The memories of the older children are detailed in the testimony described in the Court's decision. The trauma that the children experienced. Reading the decision is disturbing because of just how much evidence there was and how much trauma the children experienced.


It would take some years before a parenting capacity assessment would be done. When that is done, the court notes that the assessor may be one of the first to have really interviewed the parents. As the decision notes, "Dr. Krywaniuk’s general impression was that this had been a highly dysfunctional family for a number of years. He found the parents to be highly defensive, minimizing various behavioural issues and denying the use of alcohol and drugs in the face of what he considered obvious evidence to the contrary. He felt that the children were influenced by the parents. With respect to the visit, he described a “passive quality” to the parents and said that there did not seem to be a lot of emotional commitment between the parents and children; the children seemed to be “just there”. It was his view that the children all had special needs in respect of behavioural, developmental and emotional issues and because of this they required a “better-than-average level of parenting.”
[80]         He expressed concerns about continued contact between the parents and the children:
There is at least some indication that, the longer the children stay in care, the more the older children disclose regarding abuse and family dysfunction.

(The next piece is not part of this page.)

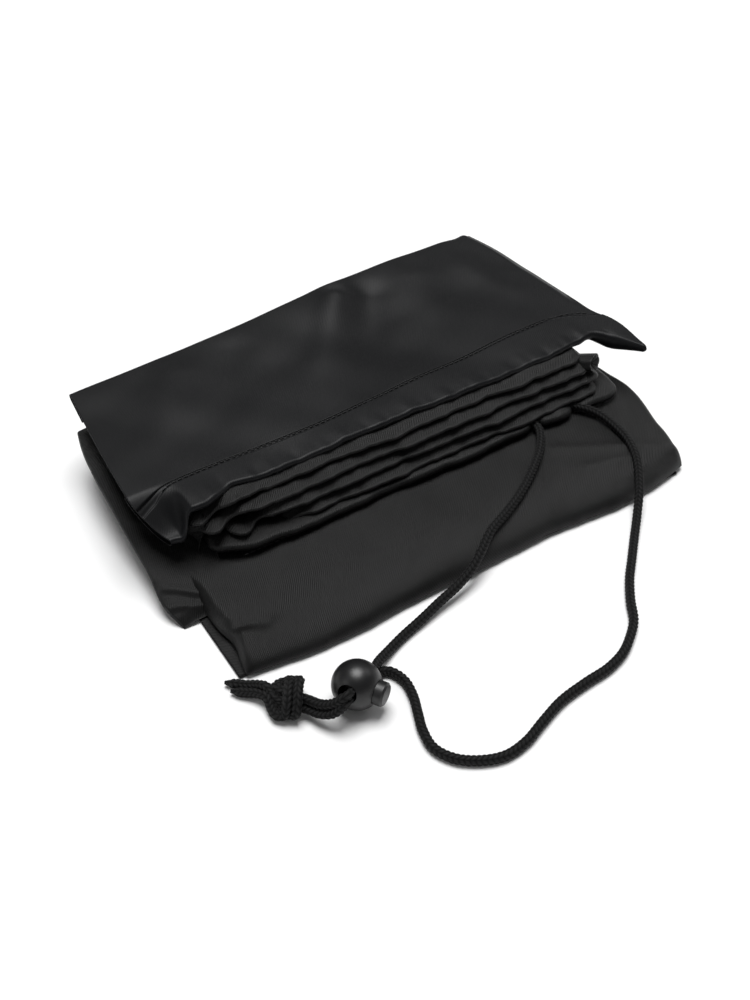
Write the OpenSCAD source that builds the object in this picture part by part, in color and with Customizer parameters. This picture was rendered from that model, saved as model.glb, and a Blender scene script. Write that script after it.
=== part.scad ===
// A drawstring bag of thin coated cloth, folded into a flat packet, with its cord, cord lock and knot.
// The origin is the bottom centre of the folded cloth. +X runs along the folds, +Y to the back, +Z up.

/* [Folded packet] */
// Length of the packet along its folds
packet_length = 254; // [248:1:262]
// Depth of the packet from its front fold to its back edge
packet_depth = 176; // [172:1:182]
// Height of the lower panel over the table
panel_height = 13; // [12:0.5:13]
// Thickness of one accordion fold
fold_thickness = 3.6; // [3:0.1:4]
// Thickness of a single laid layer of cloth
layer_thickness = 1.5; // [1:0.1:2]

/* [Hem and channel] */
// Width of the hem, front edge to stitch line
hem_width = 17; // [14:1:20]
// Thickness of the empty top hem
top_hem_thickness = 3.2; // [2.4:0.1:4]
// Thickness of the lower hem, which holds the cord
lower_hem_thickness = 6.4; // [6.2:0.1:7]
// Diameter of the channel that the cord runs in
channel_d = 4.8; // [4.6:0.1:5]
// Length of one stitch
stitch_length = 3; // [2:0.5:4]

/* [Drawstring] */
// Diameter of the braided cord
cord_d = 4.2; // [4:0.1:4.2]
// Diameter of the cord where the lock squeezes it
squeezed_d = 3.2; // [3:0.1:3.2]

/* [Cord lock] */
// Diameter of the ball
ball_d = 20; // [20:0.5:21]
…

I think it is likely that the parents will continue to communicate their level of distrust to the children, undermining their recovery and potentiating them for further difficulties. The background information indicates that there is continued concern for the safety of the children, despite the parents’ protestations to the contrary. For example, there appears to be a denial of children’s problems and continued substance abuse. I understand that there is considerable bickering in front of the children and a general lack of authority. ... The older children have significant problems and I think it is likely that the younger children will develop along the same lines because of the parental attitudes."

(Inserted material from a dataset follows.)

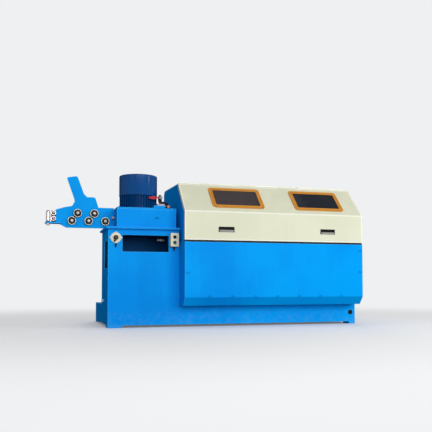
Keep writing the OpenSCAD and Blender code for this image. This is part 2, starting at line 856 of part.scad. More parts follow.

The court will conclude that the victims deserve compensation. The decision states: "84]         In my view, the evidence establishes that all of the plaintiffs suffered extensive neglect by the parents M.H. and G.K. and that K.N.K. suffered serious, on-going physical abuse by M.H. Other than the testimony of K.N.K. and C.N.K., there is little direct evidence about what went on in the home prior to June 1999. However, there is a body of circumstantial evidence. The most reasonable inference to draw from the numerous reports to the Ministry and the various observations of the children by social workers and school personnel is that M.H. and G.K. led a lifestyle that involved the regular abuse of alcohol and at least intermittent domestic violence between the parents, all of which the children were exposed to, and persistent neglect of the basic needs of the children. The family moved often, the parents rarely provided proper accommodation and in general did not regularly attend to their children’s essential nutrition, hygiene and health care. On apprehension in August 1998, most of the plaintiffs had long-standing, severe, untreated head lice, C.N.K. had an untreated skin condition, M.K. and C.N.K. had terribly rotted teeth and K.N.K. had numerous physical injuries, all of which had been observed by others.

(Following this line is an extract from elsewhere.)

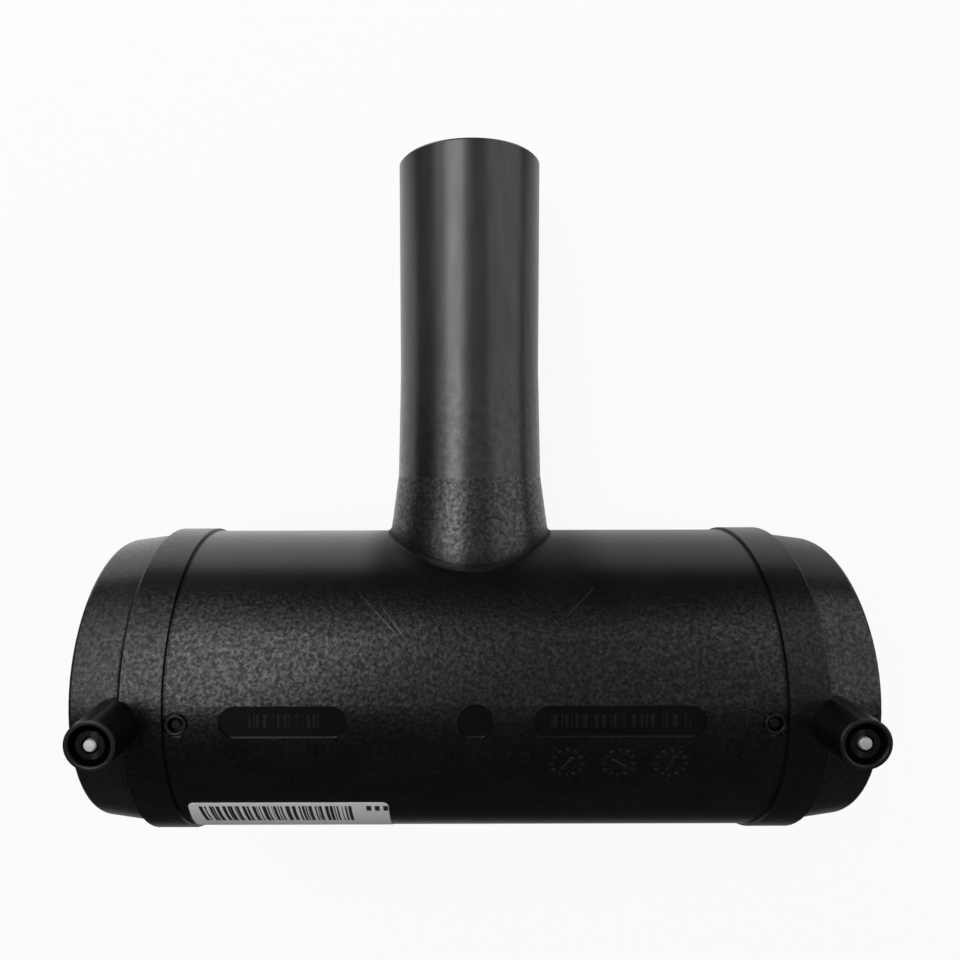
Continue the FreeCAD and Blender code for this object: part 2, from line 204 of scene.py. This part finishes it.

[85]         The Ministry had strong evidence that K.N.K. had been physically abused as early as March 1993, when she was examined by Dr. Hlady, and this continued over the years. Various people observed injuries on K.N.K. in 1996, 1997 and 1998. In 1998, Dr. Korn was extremely concerned for her safety should she be returned to her parents, for good reason. The multiple injuries that K.N.K. had when she was finally apprehended in May 1999 were serious. The evidence was quite overwhelming that they were non-accidental."
Thus, we see that this is a case where evidence was present and not properly acted upon. The Scouts case is one where evidence likely existed and was not properly disclosed. The honour killings case suggest that there was evidence that was hidden by the victims. In child protection, it is chasing the evidence that matters but that is often in conflict with the roles of helping and preserving families.